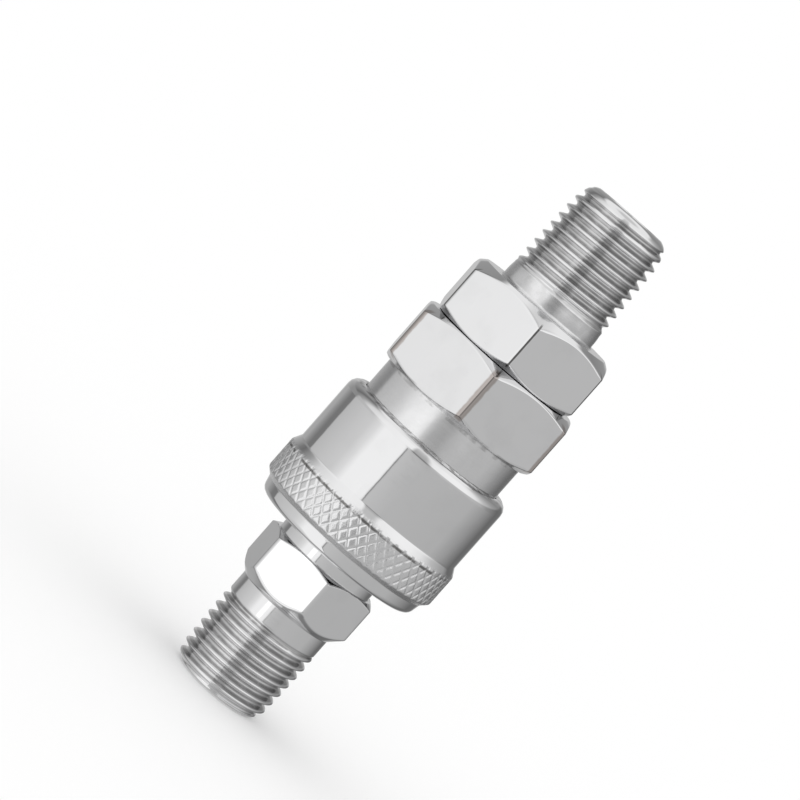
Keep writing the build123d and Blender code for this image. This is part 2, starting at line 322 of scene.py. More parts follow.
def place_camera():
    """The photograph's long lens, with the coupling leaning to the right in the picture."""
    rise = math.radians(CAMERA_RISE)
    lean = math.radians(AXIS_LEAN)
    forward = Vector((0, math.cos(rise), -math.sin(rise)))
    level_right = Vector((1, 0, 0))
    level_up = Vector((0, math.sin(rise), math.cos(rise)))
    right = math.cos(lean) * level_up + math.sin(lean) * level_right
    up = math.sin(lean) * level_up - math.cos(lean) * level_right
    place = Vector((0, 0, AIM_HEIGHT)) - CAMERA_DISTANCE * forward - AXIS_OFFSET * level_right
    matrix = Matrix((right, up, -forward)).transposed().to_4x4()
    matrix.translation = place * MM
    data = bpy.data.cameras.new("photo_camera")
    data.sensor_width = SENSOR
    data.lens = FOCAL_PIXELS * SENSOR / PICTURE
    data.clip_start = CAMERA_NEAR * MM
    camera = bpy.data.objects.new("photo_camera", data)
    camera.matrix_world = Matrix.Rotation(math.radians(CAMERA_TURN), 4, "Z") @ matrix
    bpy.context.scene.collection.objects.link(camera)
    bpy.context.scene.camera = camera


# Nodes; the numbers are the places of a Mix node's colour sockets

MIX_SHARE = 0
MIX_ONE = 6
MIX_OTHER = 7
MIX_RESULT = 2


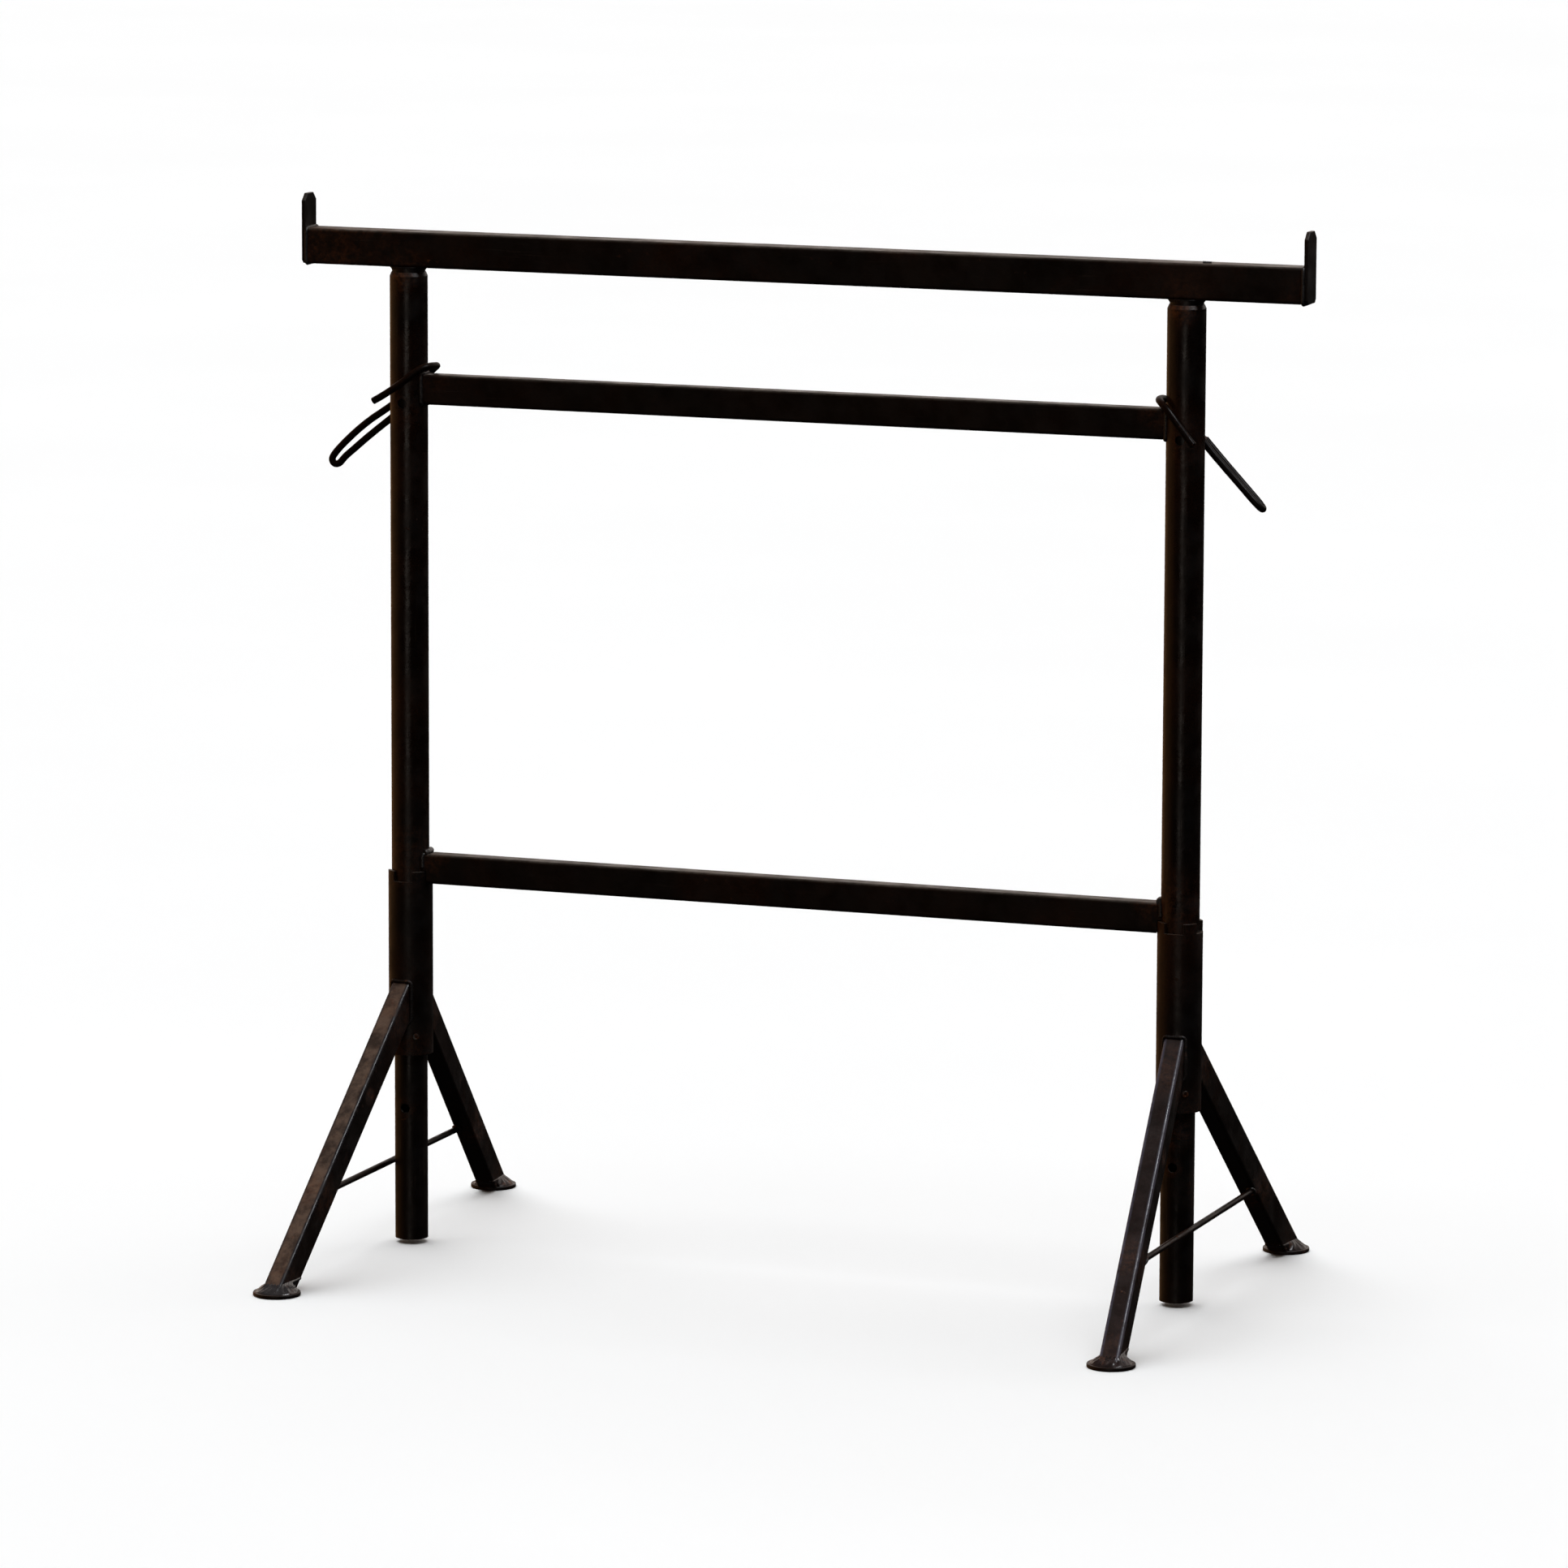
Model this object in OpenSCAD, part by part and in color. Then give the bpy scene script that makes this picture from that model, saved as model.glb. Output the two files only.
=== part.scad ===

Work to do | Your task is to quote all of the data word for word.

Solved exercise |
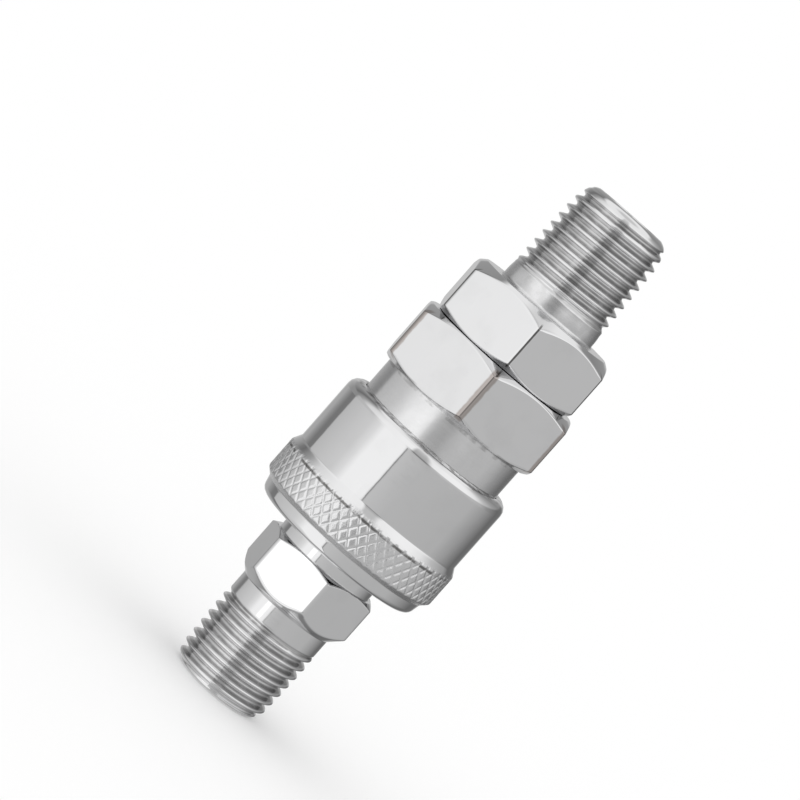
Keep writing the build123d and Blender code for this image. This is part 2, starting at line 322 of scene.py. More parts follow.
def place_camera():
    """The photograph's long lens, with the coupling leaning to the right in the picture."""
    rise = math.radians(CAMERA_RISE)
    lean = math.radians(AXIS_LEAN)
    forward = Vector((0, math.cos(rise), -math.sin(rise)))
    level_right = Vector((1, 0, 0))
    level_up = Vector((0, math.sin(rise), math.cos(rise)))
    right = math.cos(lean) * level_up + math.sin(lean) * level_right
    up = math.sin(lean) * level_up - math.cos(lean) * level_right
    place = Vector((0, 0, AIM_HEIGHT)) - CAMERA_DISTANCE * forward - AXIS_OFFSET * level_right
    matrix = Matrix((right, up, -forward)).transposed().to_4x4()
    matrix.translation = place * MM
    data = bpy.data.cameras.new("photo_camera")
    data.sensor_width = SENSOR
    data.lens = FOCAL_PIXELS * SENSOR / PICTURE
    data.clip_start = CAMERA_NEAR * MM
    camera = bpy.data.objects.new("photo_camera", data)
    camera.matrix_world = Matrix.Rotation(math.radians(CAMERA_TURN), 4, "Z") @ matrix
    bpy.context.scene.collection.objects.link(camera)
    bpy.context.scene.camera = camera


# Nodes; the numbers are the places of a Mix node's colour sockets

MIX_SHARE = 0
MIX_ONE = 6
MIX_OTHER = 7
MIX_RESULT = 2


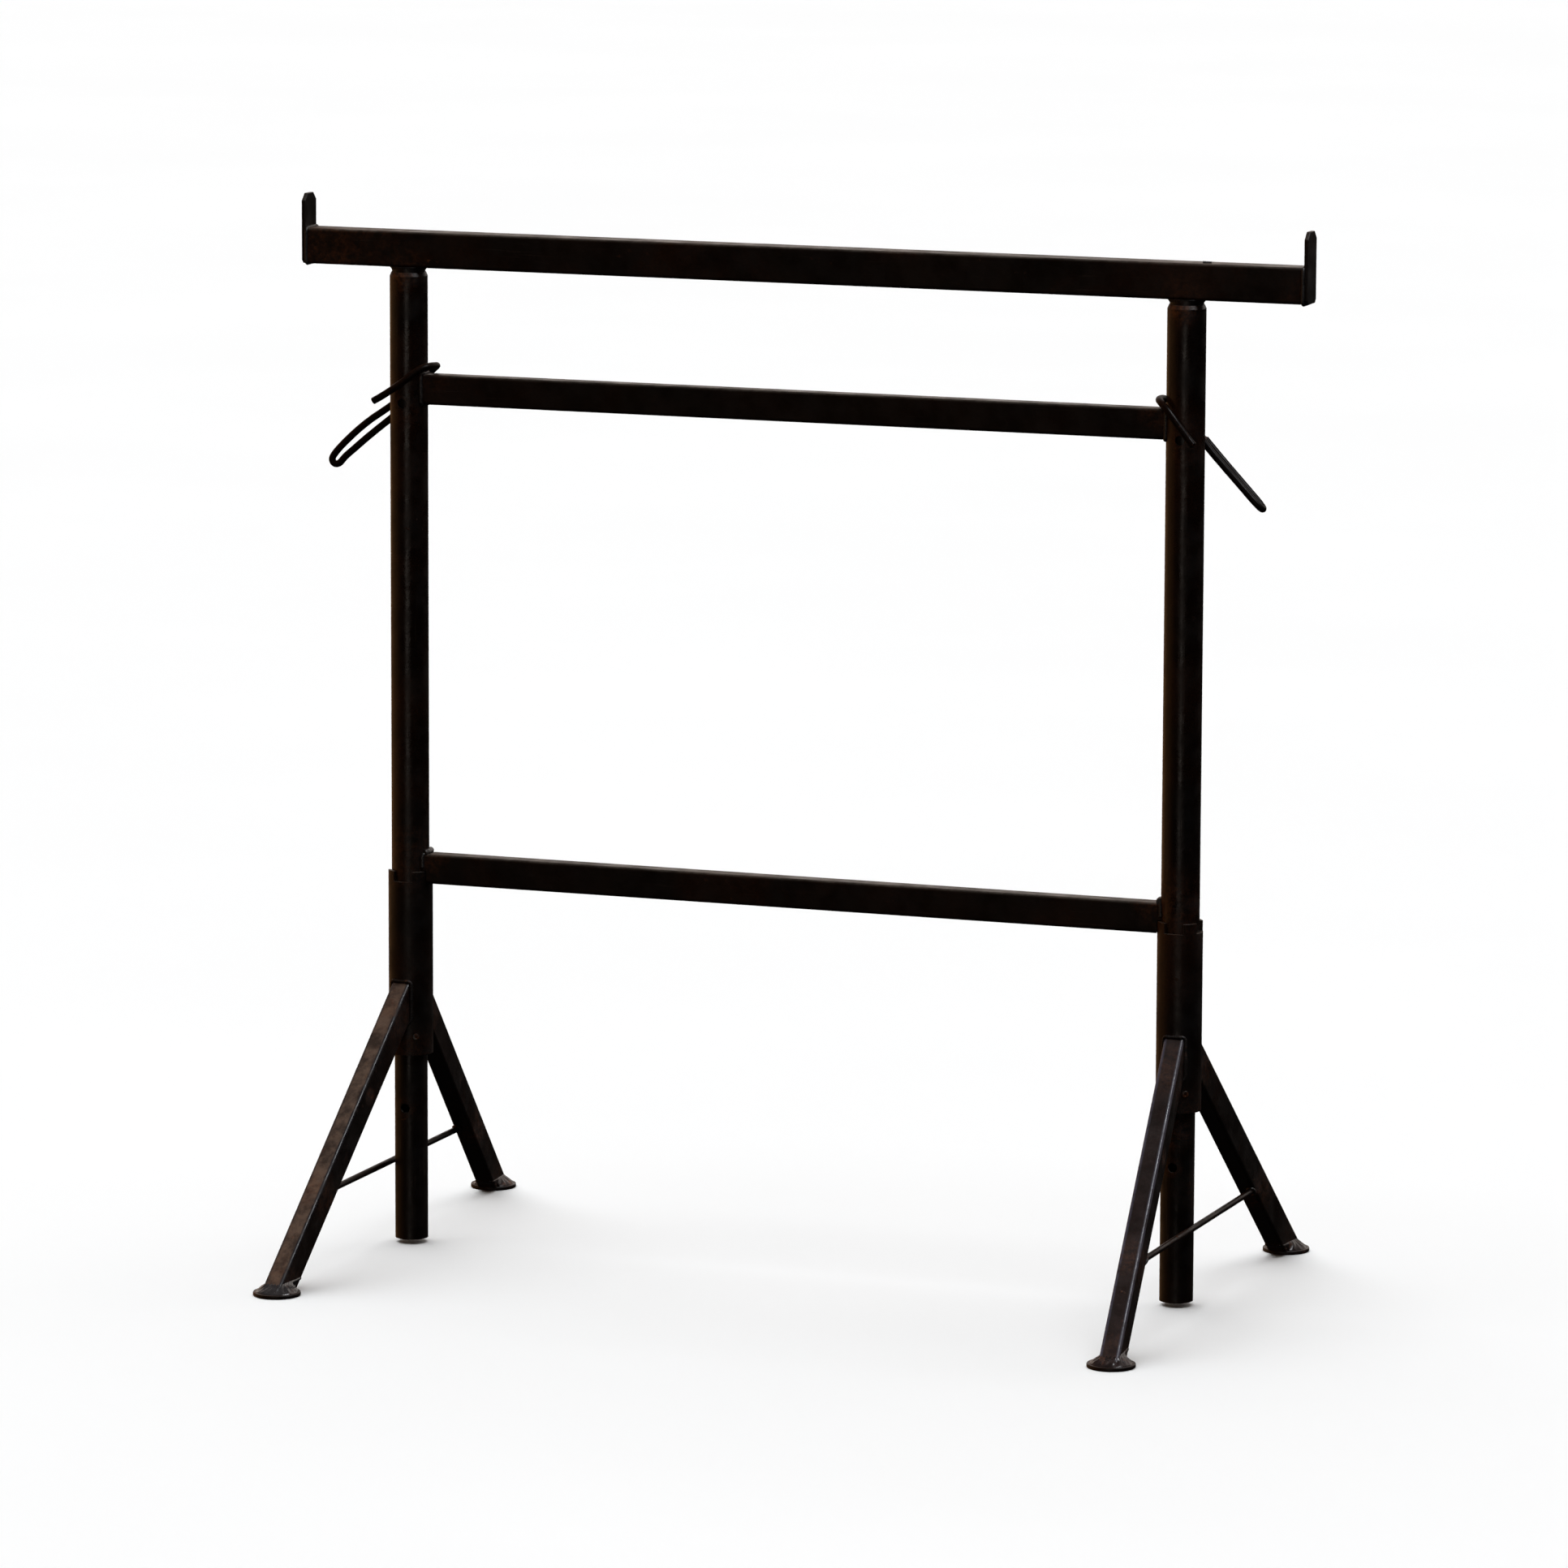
Model this object in OpenSCAD, part by part and in color. Then give the bpy scene script that makes this picture from that model, saved as model.glb. Output the two files only.
=== part.scad ===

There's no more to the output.